Don Bustos, a stout, bearded fellow, sweated as he turned a wire cage full of chiles over a roaring propane torch.

"We're roasting Big Jim peppers, getting the skin off, so you can refrigerate or freeze them," he said.

Bustos, president of the Santa Fe Farmers Market board, said all the produce at the market has to be grown within 15 counties of Northern New Mexico. "Not only that, to sell it here, you have to be the one who grew it," Bustos said.

The Santa Fe Fiesta also works to preserve its local flavor. The royalty tends to come from the older, Spanish families, some of whom can trace their roots back further than the wannabes whose ancestors landed in the Mayflower. Fiesta events — like the children's pet parade — are designed to celebrate locals, not entertain tourists. (Although the pet parade was very entertaining.)

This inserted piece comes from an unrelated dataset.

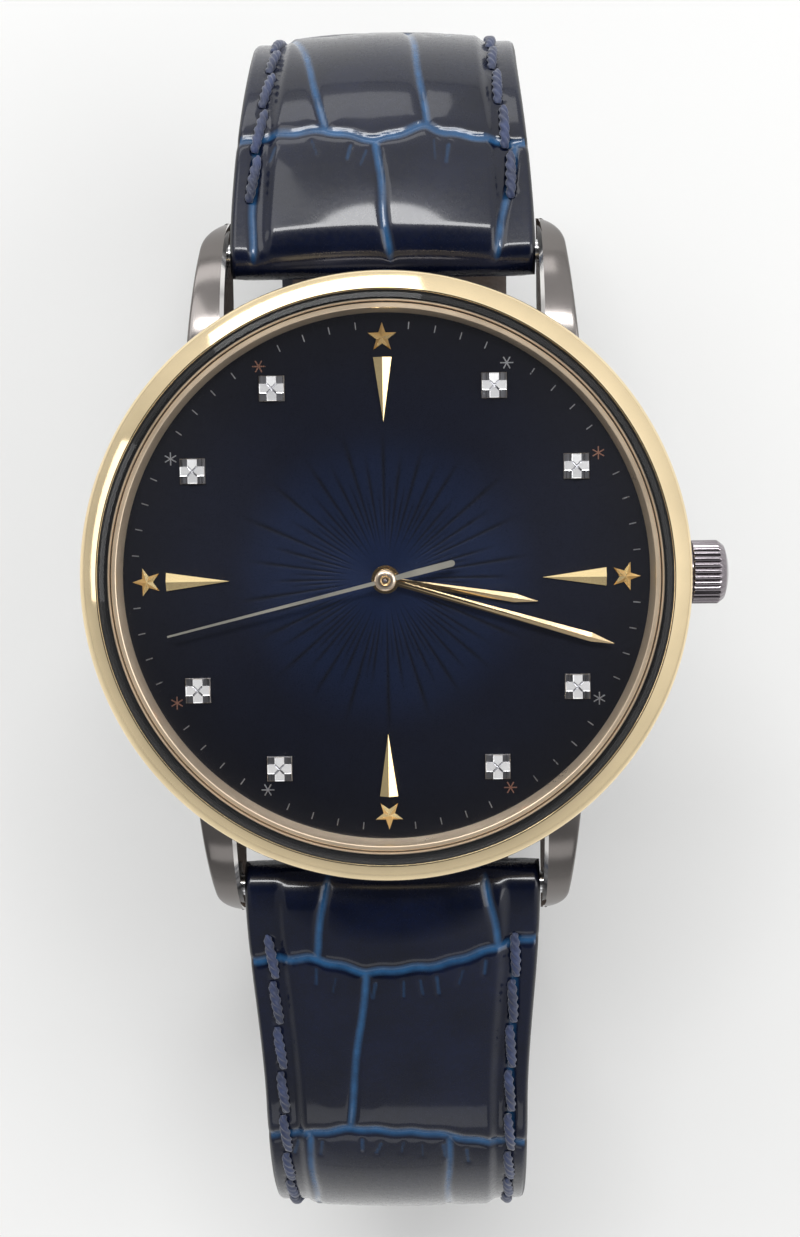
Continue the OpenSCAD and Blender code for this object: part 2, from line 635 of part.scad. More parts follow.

The pinnacle of the festival is the burning of a giant effigy called Zozobra, which means "gloom" in Spanish. The event used to be on Saturday night, but too many people from Albuquerque came, so the city moved it to Thursday night to reclaim a lower-key, more local flavor, said Jerry Nelson, the tour guide.

"Zozobra was the invention of a local artist named Will Shuster," Nelson said. He was inspired by seeing a Yaqui Indian ceremony in which an effigy of Judas was blown up with firecrackers. He burned the first Zozobra in 1924, for family and friends, as a way to protest what he considered the commercial nature of the fiesta.

The first Zozobra was only 6 feet tall. Over the years, he grew. The model I saw at the Fort Marcy softball fields was about 50 feet tall, an elaborate puppet with a sour expression and glowering eyes.

The party starts in the late afternoon. There are food stands, rock bands and a ritual special to Santa Fe. Tables are set up with scraps of paper for "Gloom Boxes." Anyone can record a dark chapter in their life from the previous year — any regret, anger or grief — and have it loaded into the effigy.

At about 9 p.m., after much loud groaning, flailing of arms and flapping of his giant chin, Zozobra was consumed in flames, and so were all those grievances, annoyances and fears. Some 20,000 Santa Feans sent up a mighty cheer.